# start of Records for processing

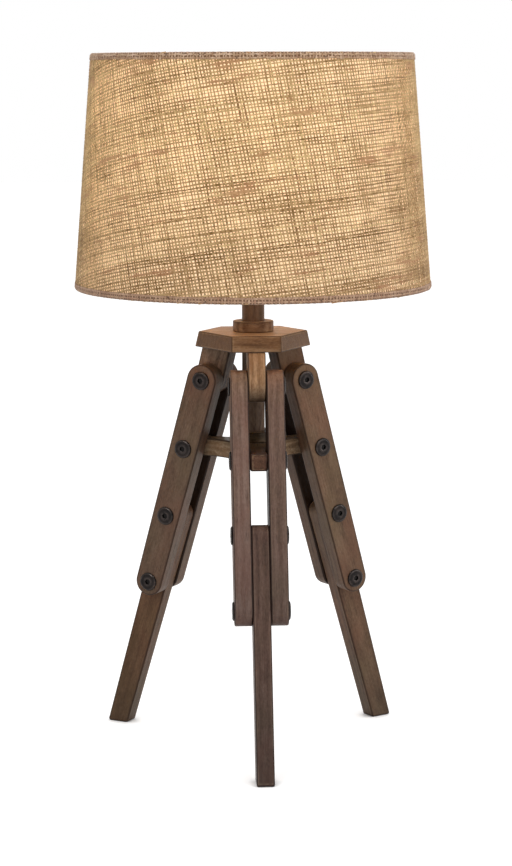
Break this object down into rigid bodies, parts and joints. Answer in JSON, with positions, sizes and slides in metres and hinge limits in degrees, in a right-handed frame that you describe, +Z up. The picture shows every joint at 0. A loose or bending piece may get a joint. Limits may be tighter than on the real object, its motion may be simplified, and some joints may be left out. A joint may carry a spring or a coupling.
{
  "type": "tripod table lamp",
  "caption": "Table lamp on a bolted wooden tripod, with a turned post, a harp, a switched socket with a bulb, and a round tapered burlap shade.",
  "frame": {"origin": "on the floor under the middle of the shade, at the centre of the box's bottom face", "axes": "+Z up along the post; the front leg points along -Y and the other two along +Y to the left and right; +X to the right as seen from the front"},
  "size_m": [0.3544, 0.3544, 0.692],
  "materials": {
    "dark_wood": "dark walnut-brown stain with a satin coat and pale worn edges",
    "golden_wood": "thinner golden brown stain with a satin coat",
    "dowel_wood": "plain",
    "blackened_steel": "blackened, slightly worn",
    "zinc_steel": "zinc plated",
    "aged_brass": "aged, satin",
    "bright_brass": "plain",
    "white_wire": "white enamel",
    "fibre_card": "matt",
    "porcelain": "glazed",
    "black_plastic": "satin",
    "frosted_glass": "frosted white, lit",
    "bulb_metal": "plain",
    "shade_liner": "smooth white laminate, lit from inside",
    "burlap": "coarse open plain weave with slubs",
    "trim_fabric": "folded self-fabric trim"
  },
  "bodies": {
    "lamp": {"cap_plate": "golden_wood", "cap_dowels": "dowel_wood", "top_collar": "golden_wood", "lower_collar": "golden_wood", "post": "dark_wood", "spreader": "dark_wood", "tongue_front": "golden_wood", "tongue_left": "dark_wood", "tongue_right": "dark_wood", "cheek_front_left": "dark_wood", "cheek_front_right": "dark_wood", "cheek_left_near": "dark_wood", "cheek_left_far": "dark_wood", "cheek_right_near": "dark_wood", "cheek_right_far": "dark_wood", "lower_leg_front": "dark_wood", "lower_leg_left": "dark_wood", "lower_leg_right": "dark_wood", "bolts_front": "blackened_steel", "bolts_left": "blackened_steel", "bolts_right": "blackened_steel", "cap_nuts_front": "blackened_steel", "cap_nuts_left": "blackened_steel", "cap_nuts_right": "blackened_steel", "lamp_pipe": "zinc_steel", "pipe_washer": "zinc_steel", "pipe_nut": "zinc_steel", "cord_bushing": "black_plastic", "check_ring": "aged_brass", "harp_saddle": "aged_brass", "harp": "aged_brass", "harp_stud": "aged_brass", "socket_cap": "aged_brass", "cap_insulator": "fibre_card", "socket_shell": "aged_brass", "shell_insulator": "fibre_card", "socket_body": "porcelain", "screw_shell": "bright_brass", "center_contact": "bright_brass", "terminal_screws": "zinc_steel", "bulb_glass": "frosted_glass", "bulb_base": "bulb_metal", "bulb_tip": "bulb_metal"},
    "switch": {"switch_spindle": "aged_brass", "switch_knob": "black_plastic"},
    "shade": {"shade_spider": "white_wire", "shade_bottom_ring": "white_wire", "shade_liner": "shade_liner", "shade_cover": "burlap", "shade_top_trim": "trim_fabric", "shade_bottom_trim": "trim_fabric"},
    "finial": {"finial": "aged_brass"},
    "sleeve_left": {"harp_sleeve_left": "aged_brass"},
    "sleeve_right": {"harp_sleeve_right": "aged_brass"}
  },
  "joints": [
    {"name": "switch_turn", "type": "hinge", "parent": "lamp", "child": "switch", "pos_m": [0, -0.02, 0.51], "axis": [0, -1, 0], "continuous": true},
    {"name": "shade_turn", "type": "hinge", "parent": "lamp", "child": "shade", "pos_m": [0, 0, 0.668], "axis": [0, 0, 1], "continuous": true},
    {"name": "finial_turn", "type": "hinge", "parent": "lamp", "child": "finial", "pos_m": [0, 0, 0.668], "axis": [0, 0, 1], "continuous": true},
    {"name": "sleeve_left_lift", "type": "slide", "parent": "lamp", "child": "sleeve_left", "axis": [0, 0, 1], "range_m": [0, 0.05]},
    {"name": "sleeve_right_lift", "type": "slide", "parent": "lamp", "child": "sleeve_right", "axis": [0, 0, 1], "range_m": [0, 0.05]}
  ]
}
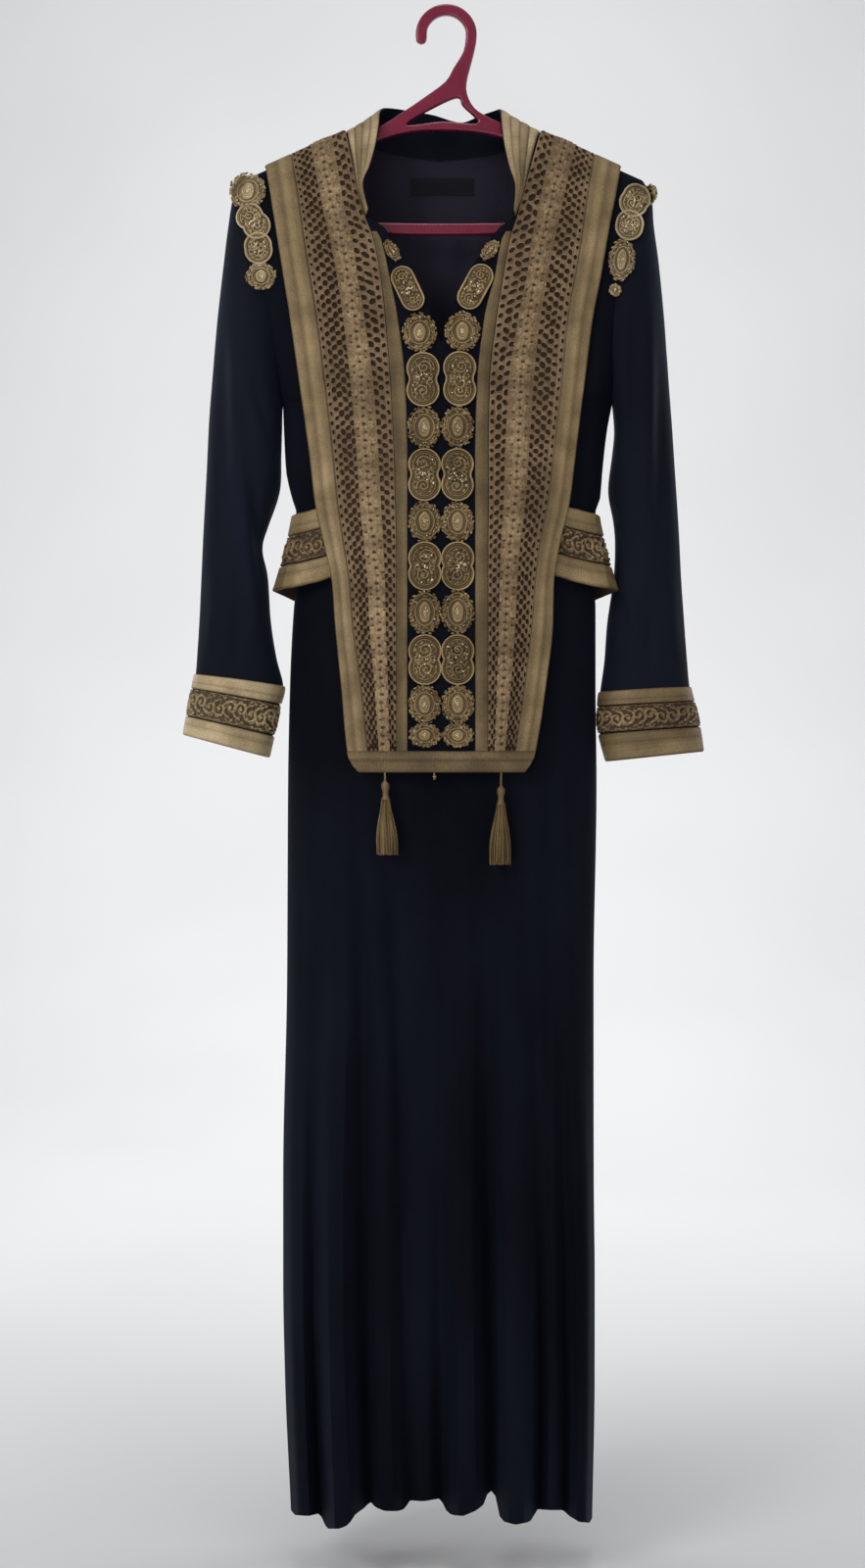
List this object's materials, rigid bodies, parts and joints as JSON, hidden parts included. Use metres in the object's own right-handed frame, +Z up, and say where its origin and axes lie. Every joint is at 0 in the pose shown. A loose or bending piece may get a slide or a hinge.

# end of Records for processing

• **Do this**
Set out the complete listing exactly as shown.

• **Written answer**
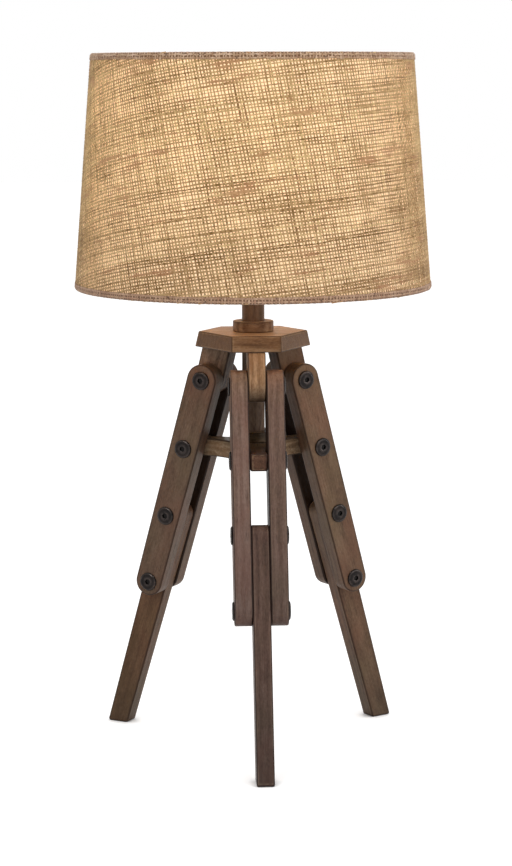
Break this object down into rigid bodies, parts and joints. Answer in JSON, with positions, sizes and slides in metres and hinge limits in degrees, in a right-handed frame that you describe, +Z up. The picture shows every joint at 0. A loose or bending piece may get a joint. Limits may be tighter than on the real object, its motion may be simplified, and some joints may be left out. A joint may carry a spring or a coupling.
{
  "type": "tripod table lamp",
  "caption": "Table lamp on a bolted wooden tripod, with a turned post, a harp, a switched socket with a bulb, and a round tapered burlap shade.",
  "frame": {"origin": "on the floor under the middle of the shade, at the centre of the box's bottom face", "axes": "+Z up along the post; the front leg points along -Y and the other two along +Y to the left and right; +X to the right as seen from the front"},
  "size_m": [0.3544, 0.3544, 0.692],
  "materials": {
    "dark_wood": "dark walnut-brown stain with a satin coat and pale worn edges",
    "golden_wood": "thinner golden brown stain with a satin coat",
    "dowel_wood": "plain",
    "blackened_steel": "blackened, slightly worn",
    "zinc_steel": "zinc plated",
    "aged_brass": "aged, satin",
    "bright_brass": "plain",
    "white_wire": "white enamel",
    "fibre_card": "matt",
    "porcelain": "glazed",
    "black_plastic": "satin",
    "frosted_glass": "frosted white, lit",
    "bulb_metal": "plain",
    "shade_liner": "smooth white laminate, lit from inside",
    "burlap": "coarse open plain weave with slubs",
    "trim_fabric": "folded self-fabric trim"
  },
  "bodies": {
    "lamp": {"cap_plate": "golden_wood", "cap_dowels": "dowel_wood", "top_collar": "golden_wood", "lower_collar": "golden_wood", "post": "dark_wood", "spreader": "dark_wood", "tongue_front": "golden_wood", "tongue_left": "dark_wood", "tongue_right": "dark_wood", "cheek_front_left": "dark_wood", "cheek_front_right": "dark_wood", "cheek_left_near": "dark_wood", "cheek_left_far": "dark_wood", "cheek_right_near": "dark_wood", "cheek_right_far": "dark_wood", "lower_leg_front": "dark_wood", "lower_leg_left": "dark_wood", "lower_leg_right": "dark_wood", "bolts_front": "blackened_steel", "bolts_left": "blackened_steel", "bolts_right": "blackened_steel", "cap_nuts_front": "blackened_steel", "cap_nuts_left": "blackened_steel", "cap_nuts_right": "blackened_steel", "lamp_pipe": "zinc_steel", "pipe_washer": "zinc_steel", "pipe_nut": "zinc_steel", "cord_bushing": "black_plastic", "check_ring": "aged_brass", "harp_saddle": "aged_brass", "harp": "aged_brass", "harp_stud": "aged_brass", "socket_cap": "aged_brass", "cap_insulator": "fibre_card", "socket_shell": "aged_brass", "shell_insulator": "fibre_card", "socket_body": "porcelain", "screw_shell": "bright_brass", "center_contact": "bright_brass", "terminal_screws": "zinc_steel", "bulb_glass": "frosted_glass", "bulb_base": "bulb_metal", "bulb_tip": "bulb_metal"},
    "switch": {"switch_spindle": "aged_brass", "switch_knob": "black_plastic"},
    "shade": {"shade_spider": "white_wire", "shade_bottom_ring": "white_wire", "shade_liner": "shade_liner", "shade_cover": "burlap", "shade_top_trim": "trim_fabric", "shade_bottom_trim": "trim_fabric"},
    "finial": {"finial": "aged_brass"},
    "sleeve_left": {"harp_sleeve_left": "aged_brass"},
    "sleeve_right": {"harp_sleeve_right": "aged_brass"}
  },
  "joints": [
    {"name": "switch_turn", "type": "hinge", "parent": "lamp", "child": "switch", "pos_m": [0, -0.02, 0.51], "axis": [0, -1, 0], "continuous": true},
    {"name": "shade_turn", "type": "hinge", "parent": "lamp", "child": "shade", "pos_m": [0, 0, 0.668], "axis": [0, 0, 1], "continuous": true},
    {"name": "finial_turn", "type": "hinge", "parent": "lamp", "child": "finial", "pos_m": [0, 0, 0.668], "axis": [0, 0, 1], "continuous": true},
    {"name": "sleeve_left_lift", "type": "slide", "parent": "lamp", "child": "sleeve_left", "axis": [0, 0, 1], "range_m": [0, 0.05]},
    {"name": "sleeve_right_lift", "type": "slide", "parent": "lamp", "child": "sleeve_right", "axis": [0, 0, 1], "range_m": [0, 0.05]}
  ]
}
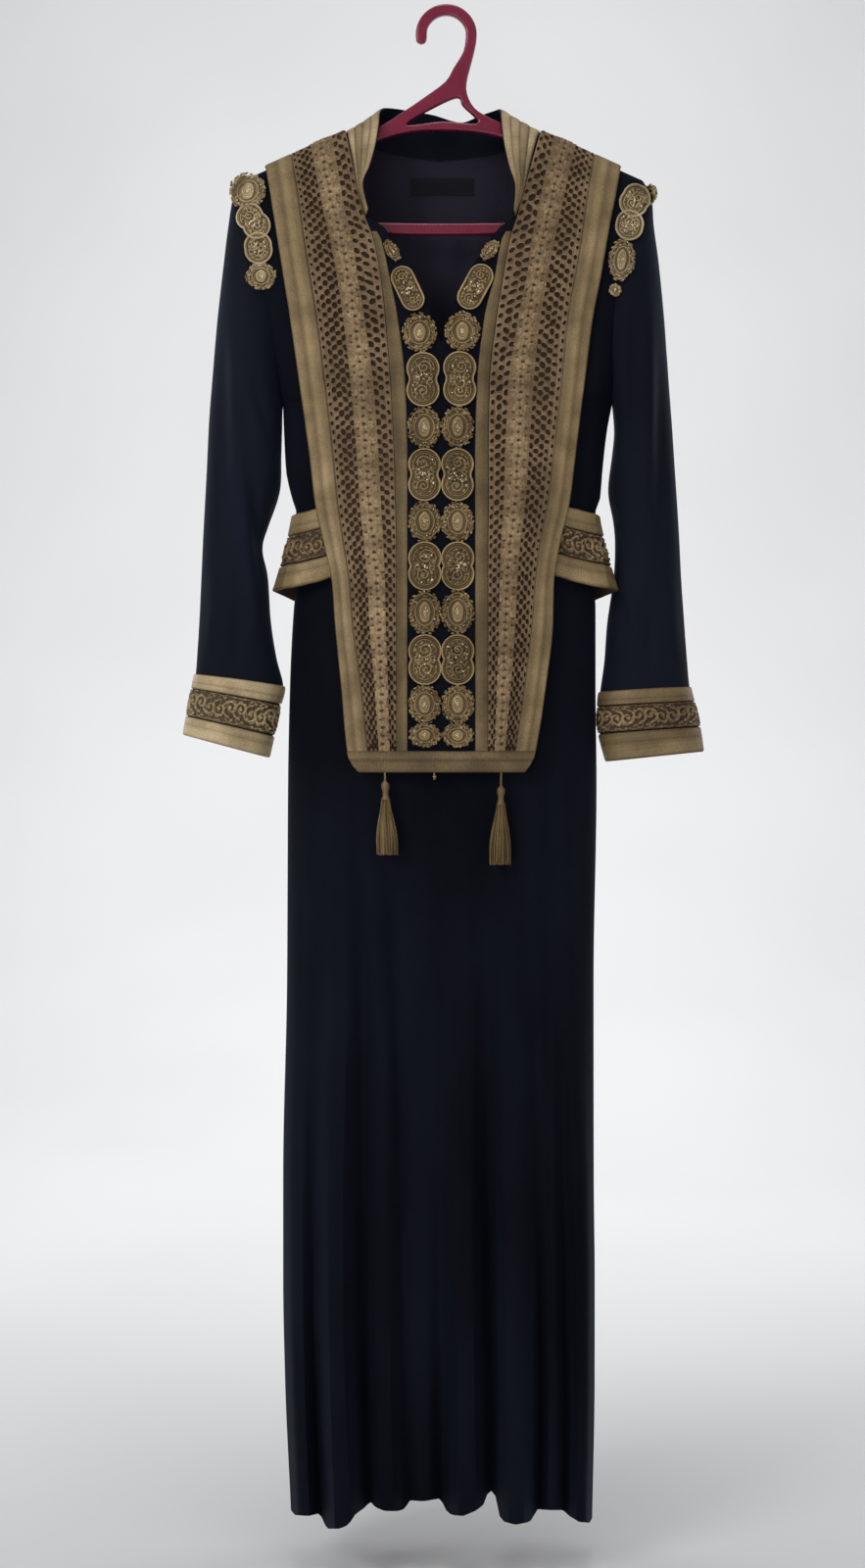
List this object's materials, rigid bodies, parts and joints as JSON, hidden parts included. Use metres in the object's own right-handed frame, +Z up, and say where its origin and axes lie. Every joint is at 0 in the pose shown. A loose or bending piece may get a slide or a hinge.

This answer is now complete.